[WRITTEN INSTRUCTION] Output the records. Match them exactly.

— begin DATA PROVIDED —

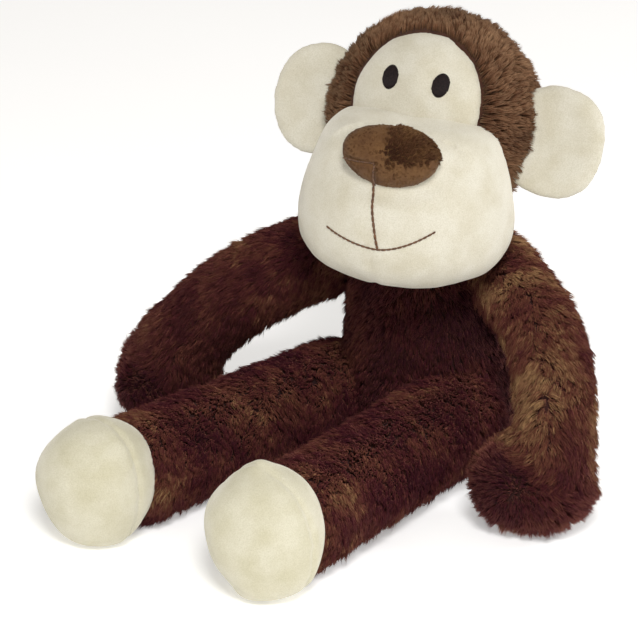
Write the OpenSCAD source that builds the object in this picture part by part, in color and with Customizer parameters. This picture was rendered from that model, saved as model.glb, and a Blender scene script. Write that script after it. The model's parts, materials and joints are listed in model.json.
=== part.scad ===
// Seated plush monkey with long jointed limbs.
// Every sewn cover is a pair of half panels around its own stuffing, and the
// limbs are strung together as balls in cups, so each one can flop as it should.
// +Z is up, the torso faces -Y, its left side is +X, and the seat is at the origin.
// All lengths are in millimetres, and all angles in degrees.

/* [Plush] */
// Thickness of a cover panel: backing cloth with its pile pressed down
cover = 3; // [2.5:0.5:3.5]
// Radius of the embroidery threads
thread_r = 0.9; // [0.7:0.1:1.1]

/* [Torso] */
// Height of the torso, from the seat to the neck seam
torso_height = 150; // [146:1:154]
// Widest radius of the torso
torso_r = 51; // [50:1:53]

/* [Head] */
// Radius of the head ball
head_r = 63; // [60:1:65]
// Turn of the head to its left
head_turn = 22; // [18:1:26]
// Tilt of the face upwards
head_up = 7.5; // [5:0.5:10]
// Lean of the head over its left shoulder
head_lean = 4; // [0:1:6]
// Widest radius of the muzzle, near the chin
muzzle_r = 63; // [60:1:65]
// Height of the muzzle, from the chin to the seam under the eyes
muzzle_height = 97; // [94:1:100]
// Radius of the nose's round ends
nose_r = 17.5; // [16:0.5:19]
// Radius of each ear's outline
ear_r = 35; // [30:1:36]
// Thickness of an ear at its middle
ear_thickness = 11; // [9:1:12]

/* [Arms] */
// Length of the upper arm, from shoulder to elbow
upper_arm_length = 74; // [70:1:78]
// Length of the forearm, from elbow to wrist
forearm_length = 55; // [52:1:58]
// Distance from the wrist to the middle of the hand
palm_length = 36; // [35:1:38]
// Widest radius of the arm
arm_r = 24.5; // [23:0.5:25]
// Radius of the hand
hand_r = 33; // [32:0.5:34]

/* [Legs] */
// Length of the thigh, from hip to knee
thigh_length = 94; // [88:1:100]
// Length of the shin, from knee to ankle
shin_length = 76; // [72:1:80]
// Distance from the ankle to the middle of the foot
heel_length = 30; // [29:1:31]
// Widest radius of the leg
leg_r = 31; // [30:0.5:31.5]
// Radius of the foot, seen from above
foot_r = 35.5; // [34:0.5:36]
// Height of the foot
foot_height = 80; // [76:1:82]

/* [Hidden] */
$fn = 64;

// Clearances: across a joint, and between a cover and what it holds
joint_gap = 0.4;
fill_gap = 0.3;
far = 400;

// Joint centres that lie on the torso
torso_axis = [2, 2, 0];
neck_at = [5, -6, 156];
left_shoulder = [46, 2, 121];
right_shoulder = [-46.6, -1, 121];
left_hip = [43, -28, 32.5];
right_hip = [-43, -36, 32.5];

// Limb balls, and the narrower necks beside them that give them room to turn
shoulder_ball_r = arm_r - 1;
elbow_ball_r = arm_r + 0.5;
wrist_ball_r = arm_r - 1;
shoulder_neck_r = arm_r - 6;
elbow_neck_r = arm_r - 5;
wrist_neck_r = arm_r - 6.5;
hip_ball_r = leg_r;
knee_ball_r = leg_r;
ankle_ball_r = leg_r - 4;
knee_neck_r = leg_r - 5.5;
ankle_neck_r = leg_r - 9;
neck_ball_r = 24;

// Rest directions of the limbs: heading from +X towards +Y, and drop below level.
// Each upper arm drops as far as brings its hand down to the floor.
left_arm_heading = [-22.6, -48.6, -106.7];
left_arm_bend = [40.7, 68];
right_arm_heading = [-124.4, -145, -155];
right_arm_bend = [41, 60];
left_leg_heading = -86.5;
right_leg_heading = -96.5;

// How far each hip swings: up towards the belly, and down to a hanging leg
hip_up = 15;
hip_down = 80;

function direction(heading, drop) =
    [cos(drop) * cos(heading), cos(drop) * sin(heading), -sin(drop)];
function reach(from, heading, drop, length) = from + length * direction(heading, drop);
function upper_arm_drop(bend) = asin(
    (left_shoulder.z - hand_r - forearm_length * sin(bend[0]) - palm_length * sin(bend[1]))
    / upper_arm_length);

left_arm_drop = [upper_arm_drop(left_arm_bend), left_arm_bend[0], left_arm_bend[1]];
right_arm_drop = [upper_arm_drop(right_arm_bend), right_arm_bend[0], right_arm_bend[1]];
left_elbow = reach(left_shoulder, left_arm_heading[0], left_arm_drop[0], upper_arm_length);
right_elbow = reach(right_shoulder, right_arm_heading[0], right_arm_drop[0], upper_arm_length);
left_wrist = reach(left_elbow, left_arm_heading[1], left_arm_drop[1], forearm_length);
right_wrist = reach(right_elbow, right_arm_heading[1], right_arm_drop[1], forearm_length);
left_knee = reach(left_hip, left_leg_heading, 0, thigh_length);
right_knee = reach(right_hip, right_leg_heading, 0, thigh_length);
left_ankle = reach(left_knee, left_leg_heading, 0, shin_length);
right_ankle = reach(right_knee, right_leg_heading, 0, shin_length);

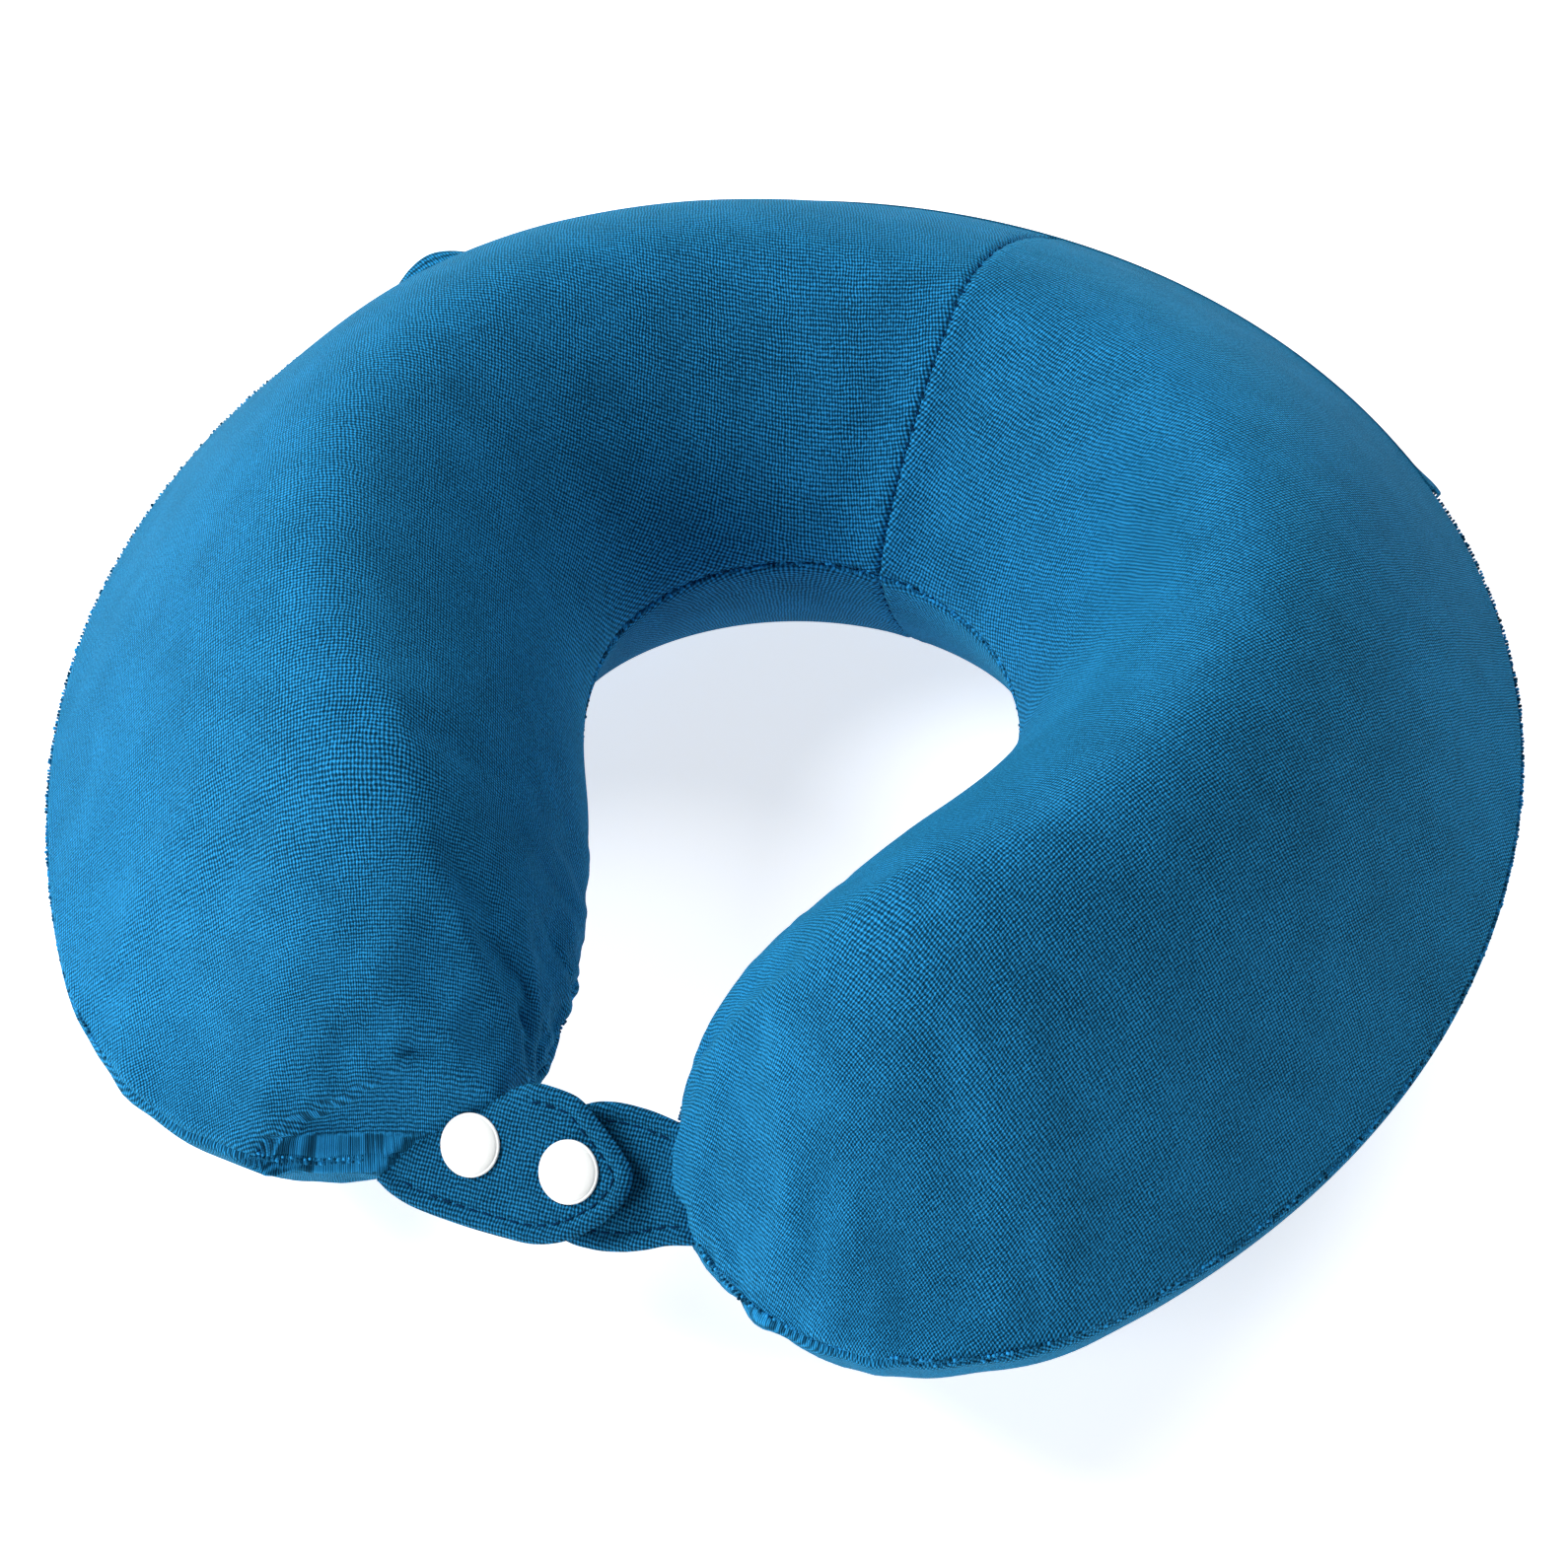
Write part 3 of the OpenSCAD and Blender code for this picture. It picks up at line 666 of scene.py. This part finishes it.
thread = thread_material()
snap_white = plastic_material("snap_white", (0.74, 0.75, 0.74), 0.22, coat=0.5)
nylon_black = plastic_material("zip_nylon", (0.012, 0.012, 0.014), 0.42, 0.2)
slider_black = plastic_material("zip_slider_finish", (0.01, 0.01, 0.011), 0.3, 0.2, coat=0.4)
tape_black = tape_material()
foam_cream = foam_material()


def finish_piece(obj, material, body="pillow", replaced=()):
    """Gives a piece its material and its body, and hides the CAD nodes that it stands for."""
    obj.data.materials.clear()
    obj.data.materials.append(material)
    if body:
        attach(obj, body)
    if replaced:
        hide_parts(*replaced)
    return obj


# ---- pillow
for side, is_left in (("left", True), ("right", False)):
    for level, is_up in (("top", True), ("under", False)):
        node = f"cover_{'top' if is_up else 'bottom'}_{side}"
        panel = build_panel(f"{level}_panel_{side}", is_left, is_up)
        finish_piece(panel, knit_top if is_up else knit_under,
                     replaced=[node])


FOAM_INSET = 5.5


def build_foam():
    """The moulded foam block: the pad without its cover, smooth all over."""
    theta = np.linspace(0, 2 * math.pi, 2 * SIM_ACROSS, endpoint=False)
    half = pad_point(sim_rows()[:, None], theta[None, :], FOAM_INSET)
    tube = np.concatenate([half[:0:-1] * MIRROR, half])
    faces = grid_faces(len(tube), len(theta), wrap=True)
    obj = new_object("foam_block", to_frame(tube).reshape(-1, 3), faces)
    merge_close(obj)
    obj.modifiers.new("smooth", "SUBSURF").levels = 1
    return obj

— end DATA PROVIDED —

[REPLY TO THE EXERCISE]
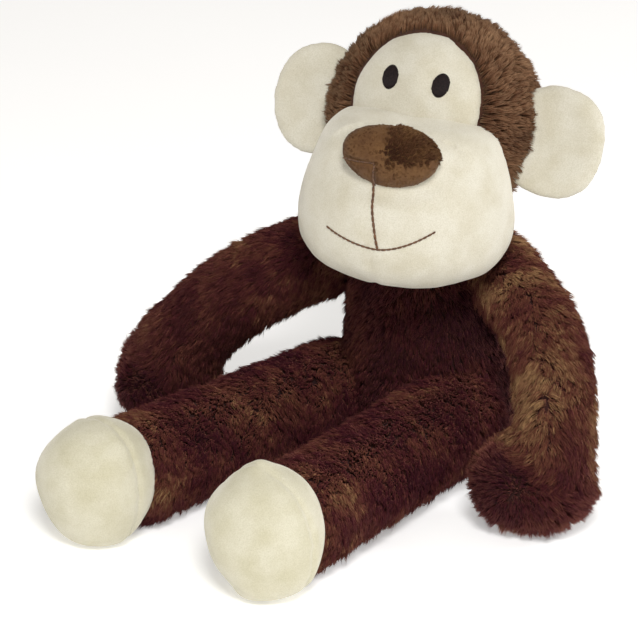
Write the OpenSCAD source that builds the object in this picture part by part, in color and with Customizer parameters. This picture was rendered from that model, saved as model.glb, and a Blender scene script. Write that script after it. The model's parts, materials and joints are listed in model.json.
=== part.scad ===
// Seated plush monkey with long jointed limbs.
// Every sewn cover is a pair of half panels around its own stuffing, and the
// limbs are strung together as balls in cups, so each one can flop as it should.
// +Z is up, the torso faces -Y, its left side is +X, and the seat is at the origin.
// All lengths are in millimetres, and all angles in degrees.

/* [Plush] */
// Thickness of a cover panel: backing cloth with its pile pressed down
cover = 3; // [2.5:0.5:3.5]
// Radius of the embroidery threads
thread_r = 0.9; // [0.7:0.1:1.1]

/* [Torso] */
// Height of the torso, from the seat to the neck seam
torso_height = 150; // [146:1:154]
// Widest radius of the torso
torso_r = 51; // [50:1:53]

/* [Head] */
// Radius of the head ball
head_r = 63; // [60:1:65]
// Turn of the head to its left
head_turn = 22; // [18:1:26]
// Tilt of the face upwards
head_up = 7.5; // [5:0.5:10]
// Lean of the head over its left shoulder
head_lean = 4; // [0:1:6]
// Widest radius of the muzzle, near the chin
muzzle_r = 63; // [60:1:65]
// Height of the muzzle, from the chin to the seam under the eyes
muzzle_height = 97; // [94:1:100]
// Radius of the nose's round ends
nose_r = 17.5; // [16:0.5:19]
// Radius of each ear's outline
ear_r = 35; // [30:1:36]
// Thickness of an ear at its middle
ear_thickness = 11; // [9:1:12]

/* [Arms] */
// Length of the upper arm, from shoulder to elbow
upper_arm_length = 74; // [70:1:78]
// Length of the forearm, from elbow to wrist
forearm_length = 55; // [52:1:58]
// Distance from the wrist to the middle of the hand
palm_length = 36; // [35:1:38]
// Widest radius of the arm
arm_r = 24.5; // [23:0.5:25]
// Radius of the hand
hand_r = 33; // [32:0.5:34]

/* [Legs] */
// Length of the thigh, from hip to knee
thigh_length = 94; // [88:1:100]
// Length of the shin, from knee to ankle
shin_length = 76; // [72:1:80]
// Distance from the ankle to the middle of the foot
heel_length = 30; // [29:1:31]
// Widest radius of the leg
leg_r = 31; // [30:0.5:31.5]
// Radius of the foot, seen from above
foot_r = 35.5; // [34:0.5:36]
// Height of the foot
foot_height = 80; // [76:1:82]

/* [Hidden] */
$fn = 64;

// Clearances: across a joint, and between a cover and what it holds
joint_gap = 0.4;
fill_gap = 0.3;
far = 400;

// Joint centres that lie on the torso
torso_axis = [2, 2, 0];
neck_at = [5, -6, 156];
left_shoulder = [46, 2, 121];
right_shoulder = [-46.6, -1, 121];
left_hip = [43, -28, 32.5];
right_hip = [-43, -36, 32.5];

// Limb balls, and the narrower necks beside them that give them room to turn
shoulder_ball_r = arm_r - 1;
elbow_ball_r = arm_r + 0.5;
wrist_ball_r = arm_r - 1;
shoulder_neck_r = arm_r - 6;
elbow_neck_r = arm_r - 5;
wrist_neck_r = arm_r - 6.5;
hip_ball_r = leg_r;
knee_ball_r = leg_r;
ankle_ball_r = leg_r - 4;
knee_neck_r = leg_r - 5.5;
ankle_neck_r = leg_r - 9;
neck_ball_r = 24;

// Rest directions of the limbs: heading from +X towards +Y, and drop below level.
// Each upper arm drops as far as brings its hand down to the floor.
left_arm_heading = [-22.6, -48.6, -106.7];
left_arm_bend = [40.7, 68];
right_arm_heading = [-124.4, -145, -155];
right_arm_bend = [41, 60];
left_leg_heading = -86.5;
right_leg_heading = -96.5;

// How far each hip swings: up towards the belly, and down to a hanging leg
hip_up = 15;
hip_down = 80;

function direction(heading, drop) =
    [cos(drop) * cos(heading), cos(drop) * sin(heading), -sin(drop)];
function reach(from, heading, drop, length) = from + length * direction(heading, drop);
function upper_arm_drop(bend) = asin(
    (left_shoulder.z - hand_r - forearm_length * sin(bend[0]) - palm_length * sin(bend[1]))
    / upper_arm_length);

left_arm_drop = [upper_arm_drop(left_arm_bend), left_arm_bend[0], left_arm_bend[1]];
right_arm_drop = [upper_arm_drop(right_arm_bend), right_arm_bend[0], right_arm_bend[1]];
left_elbow = reach(left_shoulder, left_arm_heading[0], left_arm_drop[0], upper_arm_length);
right_elbow = reach(right_shoulder, right_arm_heading[0], right_arm_drop[0], upper_arm_length);
left_wrist = reach(left_elbow, left_arm_heading[1], left_arm_drop[1], forearm_length);
right_wrist = reach(right_elbow, right_arm_heading[1], right_arm_drop[1], forearm_length);
left_knee = reach(left_hip, left_leg_heading, 0, thigh_length);
right_knee = reach(right_hip, right_leg_heading, 0, thigh_length);
left_ankle = reach(left_knee, left_leg_heading, 0, shin_length);
right_ankle = reach(right_knee, right_leg_heading, 0, shin_length);

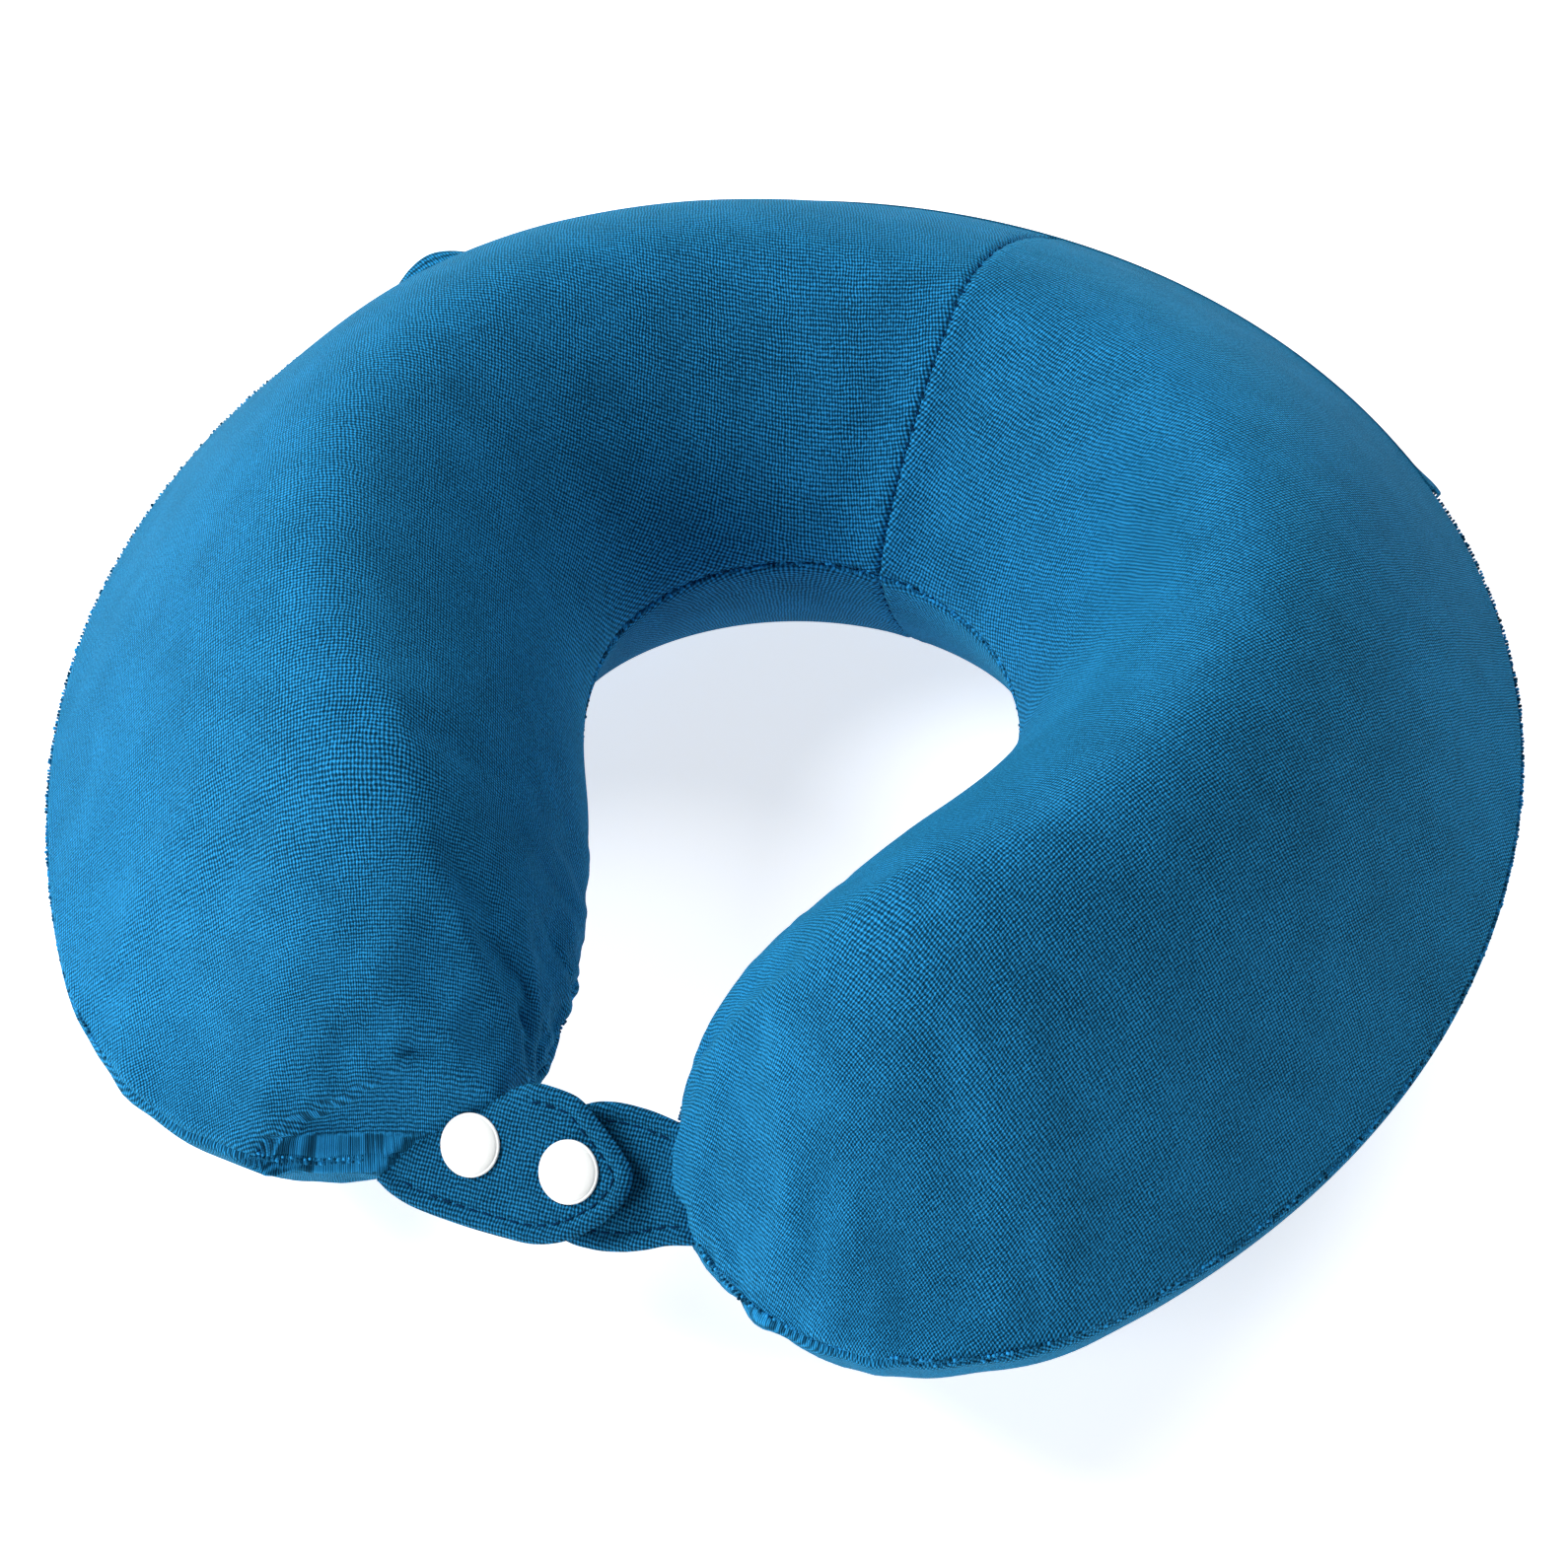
Write part 3 of the OpenSCAD and Blender code for this picture. It picks up at line 666 of scene.py. This part finishes it.
thread = thread_material()
snap_white = plastic_material("snap_white", (0.74, 0.75, 0.74), 0.22, coat=0.5)
nylon_black = plastic_material("zip_nylon", (0.012, 0.012, 0.014), 0.42, 0.2)
slider_black = plastic_material("zip_slider_finish", (0.01, 0.01, 0.011), 0.3, 0.2, coat=0.4)
tape_black = tape_material()
foam_cream = foam_material()


def finish_piece(obj, material, body="pillow", replaced=()):
    """Gives a piece its material and its body, and hides the CAD nodes that it stands for."""
    obj.data.materials.clear()
    obj.data.materials.append(material)
    if body:
        attach(obj, body)
    if replaced:
        hide_parts(*replaced)
    return obj


# ---- pillow
for side, is_left in (("left", True), ("right", False)):
    for level, is_up in (("top", True), ("under", False)):
        node = f"cover_{'top' if is_up else 'bottom'}_{side}"
        panel = build_panel(f"{level}_panel_{side}", is_left, is_up)
        finish_piece(panel, knit_top if is_up else knit_under,
                     replaced=[node])


FOAM_INSET = 5.5


def build_foam():
    """The moulded foam block: the pad without its cover, smooth all over."""
    theta = np.linspace(0, 2 * math.pi, 2 * SIM_ACROSS, endpoint=False)
    half = pad_point(sim_rows()[:, None], theta[None, :], FOAM_INSET)
    tube = np.concatenate([half[:0:-1] * MIRROR, half])
    faces = grid_faces(len(tube), len(theta), wrap=True)
    obj = new_object("foam_block", to_frame(tube).reshape(-1, 3), faces)
    merge_close(obj)
    obj.modifiers.new("smooth", "SUBSURF").levels = 1
    return obj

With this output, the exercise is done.